TASK PROMPT: Render every entry exactly as it appears.

STORED DATA:
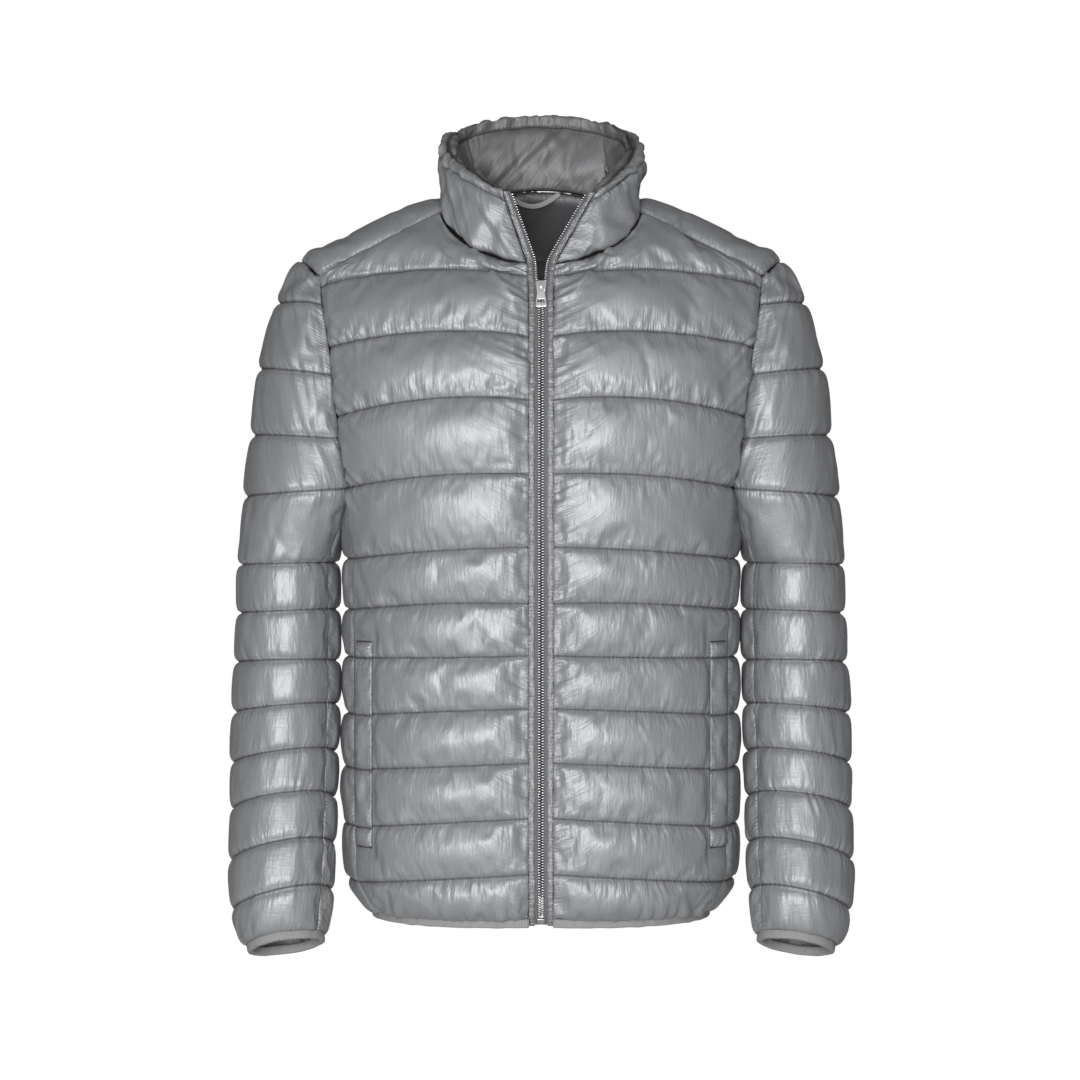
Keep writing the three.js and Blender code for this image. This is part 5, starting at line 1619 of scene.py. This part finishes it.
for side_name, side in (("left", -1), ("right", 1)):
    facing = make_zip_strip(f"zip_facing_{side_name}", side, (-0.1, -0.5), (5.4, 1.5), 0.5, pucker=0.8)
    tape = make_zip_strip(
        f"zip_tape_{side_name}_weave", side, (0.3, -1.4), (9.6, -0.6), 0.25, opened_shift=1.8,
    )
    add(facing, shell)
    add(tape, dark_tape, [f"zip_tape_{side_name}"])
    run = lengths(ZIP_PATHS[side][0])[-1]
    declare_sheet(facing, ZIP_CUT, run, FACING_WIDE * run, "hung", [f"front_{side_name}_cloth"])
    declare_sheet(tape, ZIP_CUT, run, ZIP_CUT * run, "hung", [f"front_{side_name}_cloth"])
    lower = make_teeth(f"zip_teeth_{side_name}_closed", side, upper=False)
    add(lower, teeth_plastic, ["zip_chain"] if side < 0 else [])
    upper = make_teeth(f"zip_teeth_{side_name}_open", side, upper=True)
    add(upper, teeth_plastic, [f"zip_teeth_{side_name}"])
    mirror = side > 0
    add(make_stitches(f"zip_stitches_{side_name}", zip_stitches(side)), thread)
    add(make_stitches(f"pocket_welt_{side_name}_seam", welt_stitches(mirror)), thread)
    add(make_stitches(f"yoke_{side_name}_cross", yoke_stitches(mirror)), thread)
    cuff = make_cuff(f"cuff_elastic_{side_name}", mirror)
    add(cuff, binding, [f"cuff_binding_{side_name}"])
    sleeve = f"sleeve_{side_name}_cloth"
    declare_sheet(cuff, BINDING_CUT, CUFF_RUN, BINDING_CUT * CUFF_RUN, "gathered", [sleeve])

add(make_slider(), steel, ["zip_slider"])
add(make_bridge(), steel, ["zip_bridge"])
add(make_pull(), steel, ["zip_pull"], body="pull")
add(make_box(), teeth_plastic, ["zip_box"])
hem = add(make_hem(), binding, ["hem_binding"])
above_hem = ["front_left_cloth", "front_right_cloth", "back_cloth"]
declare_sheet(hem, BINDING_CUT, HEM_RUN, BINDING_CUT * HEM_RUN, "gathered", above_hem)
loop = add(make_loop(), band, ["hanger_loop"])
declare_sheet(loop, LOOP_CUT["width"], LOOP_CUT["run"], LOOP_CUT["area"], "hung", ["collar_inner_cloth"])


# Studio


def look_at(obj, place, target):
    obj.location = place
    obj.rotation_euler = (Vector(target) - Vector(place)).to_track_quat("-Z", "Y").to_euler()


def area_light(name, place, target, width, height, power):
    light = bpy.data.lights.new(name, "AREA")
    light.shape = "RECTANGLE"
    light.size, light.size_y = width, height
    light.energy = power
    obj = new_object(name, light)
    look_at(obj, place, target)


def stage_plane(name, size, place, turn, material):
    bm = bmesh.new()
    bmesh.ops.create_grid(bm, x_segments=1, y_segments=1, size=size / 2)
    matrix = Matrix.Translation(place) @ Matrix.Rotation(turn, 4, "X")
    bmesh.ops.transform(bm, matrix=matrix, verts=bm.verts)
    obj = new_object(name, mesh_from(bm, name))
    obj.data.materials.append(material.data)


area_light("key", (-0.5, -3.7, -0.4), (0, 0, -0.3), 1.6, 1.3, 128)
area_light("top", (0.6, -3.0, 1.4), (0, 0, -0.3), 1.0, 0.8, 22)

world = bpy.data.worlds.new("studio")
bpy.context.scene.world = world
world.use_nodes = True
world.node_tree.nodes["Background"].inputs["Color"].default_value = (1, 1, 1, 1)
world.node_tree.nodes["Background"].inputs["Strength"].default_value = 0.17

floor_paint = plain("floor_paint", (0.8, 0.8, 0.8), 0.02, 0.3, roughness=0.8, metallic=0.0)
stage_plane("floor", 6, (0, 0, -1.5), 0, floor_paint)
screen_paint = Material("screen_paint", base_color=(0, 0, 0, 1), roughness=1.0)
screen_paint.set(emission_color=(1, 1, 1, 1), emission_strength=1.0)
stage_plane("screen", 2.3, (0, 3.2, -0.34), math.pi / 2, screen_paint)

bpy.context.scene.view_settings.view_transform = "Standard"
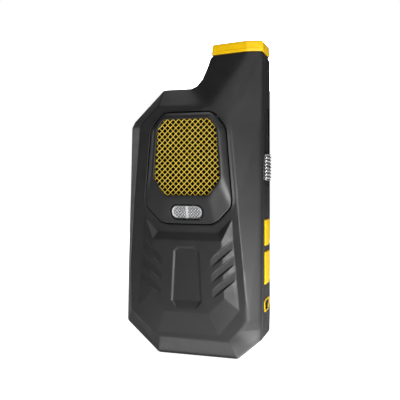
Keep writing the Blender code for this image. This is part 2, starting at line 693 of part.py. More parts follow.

THE ANSWER:
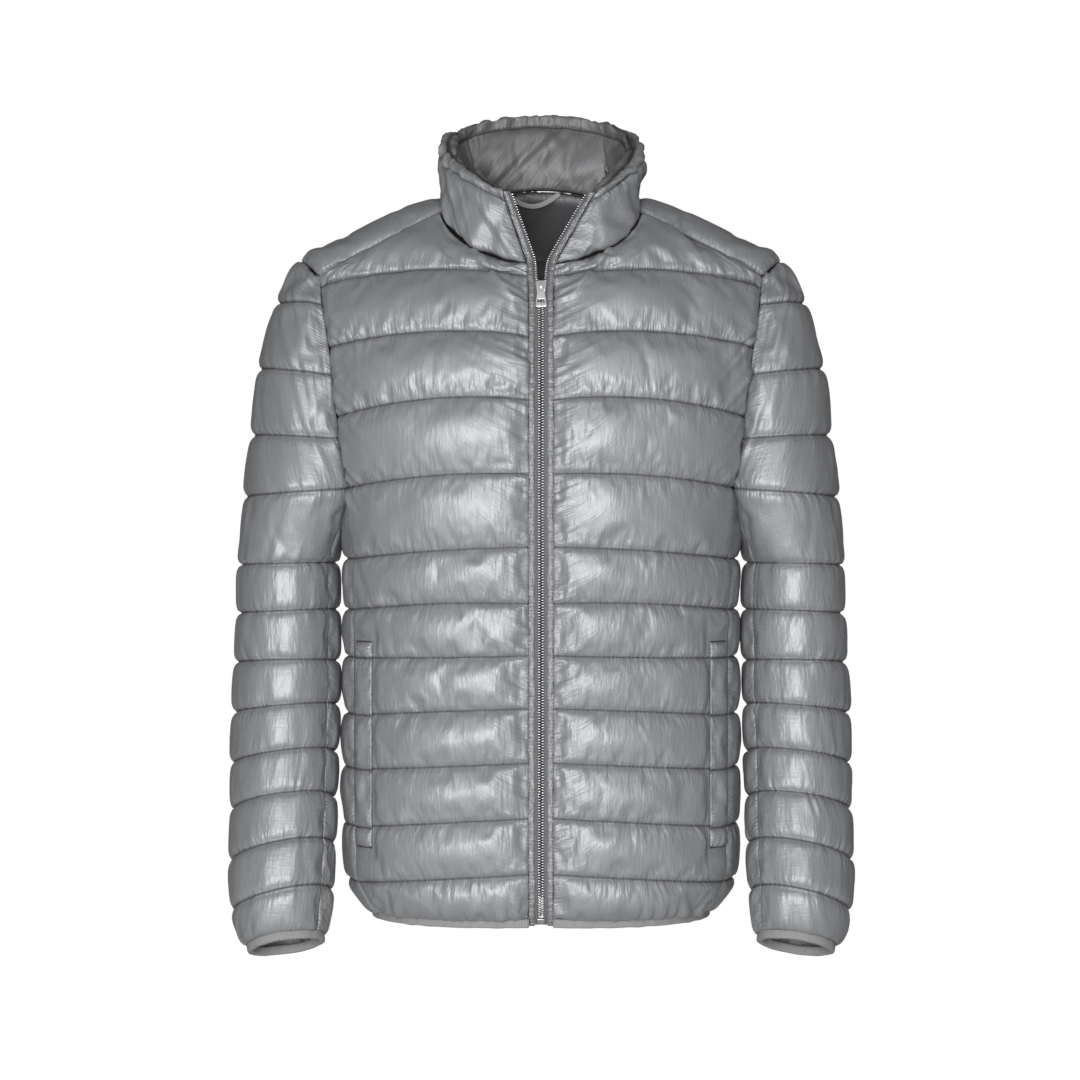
Keep writing the three.js and Blender code for this image. This is part 5, starting at line 1619 of scene.py. This part finishes it.
for side_name, side in (("left", -1), ("right", 1)):
    facing = make_zip_strip(f"zip_facing_{side_name}", side, (-0.1, -0.5), (5.4, 1.5), 0.5, pucker=0.8)
    tape = make_zip_strip(
        f"zip_tape_{side_name}_weave", side, (0.3, -1.4), (9.6, -0.6), 0.25, opened_shift=1.8,
    )
    add(facing, shell)
    add(tape, dark_tape, [f"zip_tape_{side_name}"])
    run = lengths(ZIP_PATHS[side][0])[-1]
    declare_sheet(facing, ZIP_CUT, run, FACING_WIDE * run, "hung", [f"front_{side_name}_cloth"])
    declare_sheet(tape, ZIP_CUT, run, ZIP_CUT * run, "hung", [f"front_{side_name}_cloth"])
    lower = make_teeth(f"zip_teeth_{side_name}_closed", side, upper=False)
    add(lower, teeth_plastic, ["zip_chain"] if side < 0 else [])
    upper = make_teeth(f"zip_teeth_{side_name}_open", side, upper=True)
    add(upper, teeth_plastic, [f"zip_teeth_{side_name}"])
    mirror = side > 0
    add(make_stitches(f"zip_stitches_{side_name}", zip_stitches(side)), thread)
    add(make_stitches(f"pocket_welt_{side_name}_seam", welt_stitches(mirror)), thread)
    add(make_stitches(f"yoke_{side_name}_cross", yoke_stitches(mirror)), thread)
    cuff = make_cuff(f"cuff_elastic_{side_name}", mirror)
    add(cuff, binding, [f"cuff_binding_{side_name}"])
    sleeve = f"sleeve_{side_name}_cloth"
    declare_sheet(cuff, BINDING_CUT, CUFF_RUN, BINDING_CUT * CUFF_RUN, "gathered", [sleeve])

add(make_slider(), steel, ["zip_slider"])
add(make_bridge(), steel, ["zip_bridge"])
add(make_pull(), steel, ["zip_pull"], body="pull")
add(make_box(), teeth_plastic, ["zip_box"])
hem = add(make_hem(), binding, ["hem_binding"])
above_hem = ["front_left_cloth", "front_right_cloth", "back_cloth"]
declare_sheet(hem, BINDING_CUT, HEM_RUN, BINDING_CUT * HEM_RUN, "gathered", above_hem)
loop = add(make_loop(), band, ["hanger_loop"])
declare_sheet(loop, LOOP_CUT["width"], LOOP_CUT["run"], LOOP_CUT["area"], "hung", ["collar_inner_cloth"])


# Studio


def look_at(obj, place, target):
    obj.location = place
    obj.rotation_euler = (Vector(target) - Vector(place)).to_track_quat("-Z", "Y").to_euler()


def area_light(name, place, target, width, height, power):
    light = bpy.data.lights.new(name, "AREA")
    light.shape = "RECTANGLE"
    light.size, light.size_y = width, height
    light.energy = power
    obj = new_object(name, light)
    look_at(obj, place, target)


def stage_plane(name, size, place, turn, material):
    bm = bmesh.new()
    bmesh.ops.create_grid(bm, x_segments=1, y_segments=1, size=size / 2)
    matrix = Matrix.Translation(place) @ Matrix.Rotation(turn, 4, "X")
    bmesh.ops.transform(bm, matrix=matrix, verts=bm.verts)
    obj = new_object(name, mesh_from(bm, name))
    obj.data.materials.append(material.data)


area_light("key", (-0.5, -3.7, -0.4), (0, 0, -0.3), 1.6, 1.3, 128)
area_light("top", (0.6, -3.0, 1.4), (0, 0, -0.3), 1.0, 0.8, 22)

world = bpy.data.worlds.new("studio")
bpy.context.scene.world = world
world.use_nodes = True
world.node_tree.nodes["Background"].inputs["Color"].default_value = (1, 1, 1, 1)
world.node_tree.nodes["Background"].inputs["Strength"].default_value = 0.17

floor_paint = plain("floor_paint", (0.8, 0.8, 0.8), 0.02, 0.3, roughness=0.8, metallic=0.0)
stage_plane("floor", 6, (0, 0, -1.5), 0, floor_paint)
screen_paint = Material("screen_paint", base_color=(0, 0, 0, 1), roughness=1.0)
screen_paint.set(emission_color=(1, 1, 1, 1), emission_strength=1.0)
stage_plane("screen", 2.3, (0, 3.2, -0.34), math.pi / 2, screen_paint)

bpy.context.scene.view_settings.view_transform = "Standard"
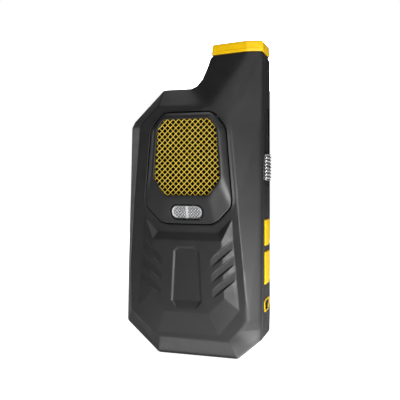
Keep writing the Blender code for this image. This is part 2, starting at line 693 of part.py. More parts follow.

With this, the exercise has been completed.